Remember also that the capacity contract is about being there if needed. It’s an insurance policy for power at specific points in time. It’s not about generating additional amounts of energy over substantive time periods. If the availability of these small, flexible units to cover small amounts of capacity on rare days like January 10th allows the integration of larger quantities of renewable power, then the clean electricity the latter generates on other days will hugely outweigh any emissions from the brief use of “dirty diesel” (or gas). So while they may not be everyone’s preferred, long-term solution (including mine), these small, very flexible generating units are likely a “necessary evil” for the foreseeable future.
When capacity is more than enough
To further illustrate that point, bear in mind that the last chart picked on three “worst-case” days: ones with high demand and little wind. For most of January, when the wind was blowing, the capacity we’ve guaranteed via the capacity market looks like overkill; and those “dirty diesels” certainly won’t get a look in (Fig 4). And bear in mind too that there is plenty of time before 2021/2022 to contract additional capacity for that winter through a future auction, for example a T1.
Here are three windy days, January 17th, 23rd and 28th. There’s certainly no capacity shortage here!
Figure 4: Three windy days in January 2018 (fuel mix at peak demand and future capacity market comparison); data from gridwatch and National Grid, analysis by Grey Cells Energy
Capacity markets in Britain and elsewhere are likely to be growing features of electricity market policy – not least to ensure that the growth of renewable power sources is balanced with the need to provide system reliability, even in the most unlikely scenarios of supply availability and demand.
Britain’s market is now a few years old, but its rules and processes will certainly evolve and be tweaked as time goes by.
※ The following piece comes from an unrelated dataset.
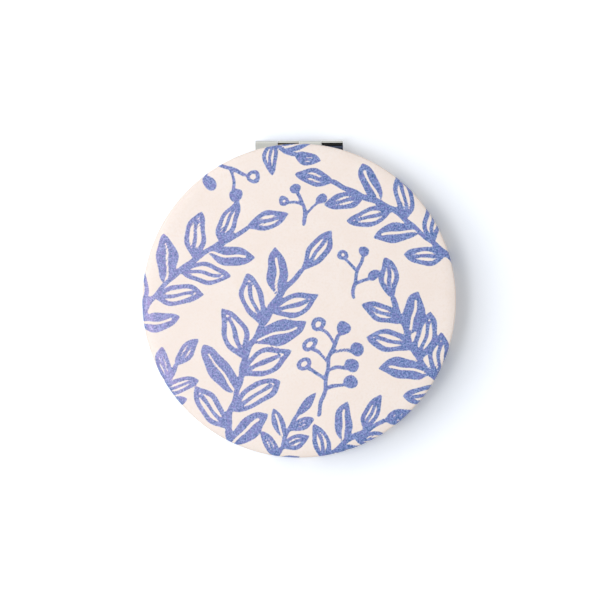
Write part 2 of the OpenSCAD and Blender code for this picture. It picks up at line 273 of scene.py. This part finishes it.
class CompactStudio(bpy.types.PropertyGroup):
    """Light and camera"""
    key_place: bpy.props.FloatVectorProperty(
        name="Key place", description="Middle of the softbox on the left",
        subtype="TRANSLATION", unit="LENGTH", size=3, default=(-2.15, 0.22, 2.5))
    key_power: bpy.props.FloatProperty(
        name="Key", description="Power of the softbox on the left", default=83.0, unit="POWER")
    key_size: bpy.props.FloatProperty(
        name="Key size", description="Side of the softbox on the left",
        default=3.3, unit="LENGTH")
    top_place: bpy.props.FloatVectorProperty(
        name="Top place", description="Middle of the softbox overhead",
        subtype="TRANSLATION", unit="LENGTH", size=3, default=(-0.295, -0.07, 1.08))
    top_power: bpy.props.FloatProperty(
        name="Top", description="Power of the softbox overhead", default=1.8, unit="POWER")
    top_size: bpy.props.FloatProperty(
        name="Top size", description="Side of the softbox overhead", default=0.25, unit="LENGTH")
    lamp_colour: bpy.props.FloatVectorProperty(
        name="Lamp colour", description="Colour of both softboxes",
        subtype="COLOR", size=3, default=linear("F8FAFE")[:3])
    room_colour: bpy.props.FloatVectorProperty(
        name="Room colour", description="Colour of the light from all round",
        subtype="COLOR", size=4, default=linear("F5F8FE"))
    room_light: bpy.props.FloatProperty(
        name="Room", description="Strength of the light from all round", default=0.47)
    camera_height: bpy.props.FloatProperty(
        name="Camera height", description="Height of the camera above the lid's edge",
        default=0.93, unit="LENGTH")
    view_width: bpy.props.FloatProperty(
        name="View width", description="Width of the picture at the lid's edge",
        default=133.76 * MM, unit="LENGTH")


def nothing_selected():
    """Leave edit mode and deselect everything."""
    if bpy.context.object and bpy.context.object.mode != "OBJECT":
        bpy.ops.object.mode_set(mode="OBJECT")
    bpy.ops.object.select_all(action="DESELECT")


def points_of(mesh):
    """Vertex positions of a mesh as an array."""
    flat = np.zeros(3 * len(mesh.vertices))
    mesh.vertices.foreach_get("co", flat)
    return flat.reshape(-1, 3)


def set_points(mesh, points):
    """Write vertex positions back to a mesh."""
    mesh.vertices.foreach_set("co", points.ravel())
    mesh.update()


def arc(centre, radius, start, end, steps=10):
    """Points on an arc in a radius and depth plane, angles in degrees, both ends included."""
    angles = [math.radians(a) for a in np.linspace(start, end, steps + 1)]
    return [(centre[0] + radius * math.cos(a), centre[1] + radius * math.sin(a)) for a in angles]


def face_depth(sizes, out, reach, rise, flat):
    """Depth of the face below its middle at a radius: a shallow crown, and a bend near the rim."""
    crown = np.maximum(0, out - flat) / (reach - flat)
    bend = np.maximum(0, out - reach + sizes.bend_width) / sizes.bend_width
    return rise * crown ** 2 + sizes.bend * bend ** 3


def cover_profile(sizes, radius, depth, rise, flat, inset, turn, top):
    """Edge of a cover from its face to its hem, as radius and depth, inset into the leather."""
    fall = rise + sizes.bend
    edge = min(sizes.edge_rounding, depth - sizes.turn_rounding - fall)
    slope = math.atan(2 * rise / (radius - edge - flat) + 3 * sizes.bend / sizes.bend_width)
    start = radius - edge * (1 - math.sin(slope))
    centre = (start - edge * math.sin(slope), fall + edge * math.cos(slope))
    face_edge = arc(centre, edge - inset, math.degrees(slope) - 90, 0)
    return face_edge + arc((radius - inset - turn, top - turn), turn, 0, 90)


def extrude_rings(profile):
    """Extrude the selected loop ring by ring along a profile of radius and depth."""
    for (r0, d0), (r1, d1) in zip(profile, profile[1:]):
        bpy.ops.mesh.extrude_region_move()
        bpy.ops.transform.resize(value=(r1 / r0, r1 / r0, 1), center_override=(0, 0, 0))
        bpy.ops.transform.translate(value=(0, 0, d1 - d0))


def disc_from_square(points, radius):
    """Push a square grid of side 2 out to a disc, with even cells."""
    x, y = points[:, 0].copy(), points[:, 1].copy()
    wide = np.abs(x) >= np.abs(y)
    reach = np.where(wide, x, y)
    safe = np.where(np.abs(reach) < 1e-9, 1, reach)
    angle = math.pi / 4 * np.where(wide, y, x) / safe
    points[:, 0] = radius * reach * np.where(wide, np.cos(angle), np.sin(angle))
    points[:, 1] = radius * reach * np.where(wide, np.sin(angle), np.cos(angle))
    return points


def model_cover(name, node, body, lift, flat, leather):
    """Leather-cloth over foam: a crowned face, a soft edge, gathers and a hem under the board."""
    sizes = bpy.context.scene.compact_covers
    low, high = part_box(node)
    radius, depth = high.x, high.z - low.z
    outer = cover_profile(sizes, radius, depth, lift, flat, 0, sizes.turn_rounding, depth)
    inner = cover_profile(sizes, radius, depth, lift, flat, sizes.leather,
                          sizes.turn_rounding - sizes.hem, depth - sizes.hem)
    face_out, back_out = outer[0][0], inner[0][0]
    hem_in = radius - sizes.leather - sizes.edge_wrap - sizes.hem_width
    hem_out = [(r, depth) for r in np.linspace(outer[-1][0], hem_in, 8)[1:]]
    hem_back = [(r, depth - sizes.hem) for r in np.linspace(hem_in, inner[-1][0], 5)]
    inner_face = [(r, sizes.leather + float(face_depth(sizes, r, back_out, lift, flat)))
                  for r in (share * back_out for share in (0.95, 0.8, 0.5, 0.2))]
    nothing_selected()
    bpy.ops.mesh.primitive_grid_add(
        x_subdivisions=sizes.cells, y_subdivisions=sizes.cells, size=2)
    piece = bpy.context.object
    piece.name = piece.data.name = name
    points = disc_from_square(points_of(piece.data), face_out)
    out = np.hypot(points[:, 0], points[:, 1])
    points[:, 2] = face_depth(sizes, out, face_out, lift, flat)
    set_points(piece.data, points)
    bpy.ops.object.mode_set(mode="EDIT")
    bpy.ops.mesh.select_all(action="SELECT")
    bpy.ops.mesh.region_to_loop()
    extrude_rings(outer + hem_out + hem_back + inner[::-1] + inner_face)
    bpy.ops.mesh.merge(type="CENTER")
    bpy.ops.mesh.select_all(action="SELECT")
    bpy.ops.mesh.normals_make_consistent(inside=False)
    bpy.ops.object.mode_set(mode="OBJECT")
    print_leather(piece, sizes, outer, lift, flat)
    soften_cover(piece, sizes, radius, depth)
    settle_cover(piece, body, low, high)
    bpy.ops.object.shade_smooth_by_angle(angle=math.radians(50))
    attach(piece, body)
    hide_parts(node)
    piece.data.materials.append(leather)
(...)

There will continue to be both opportunities and risks in building business cases based on future capacity market revenues. The economics which determine its outcomes will continue to change. I’ve also hinted at some of the objections that have been raised in respect of its outcomes (dirty diesel, subsidising existing plants and so on) – these too may lead to policy changes.
Regardless of the future of the capacity market, I hope this article has given you an insight into some of the current variables at play, the debates that arise and the fundamental electricity mix issues that the capacity market is aiming to address.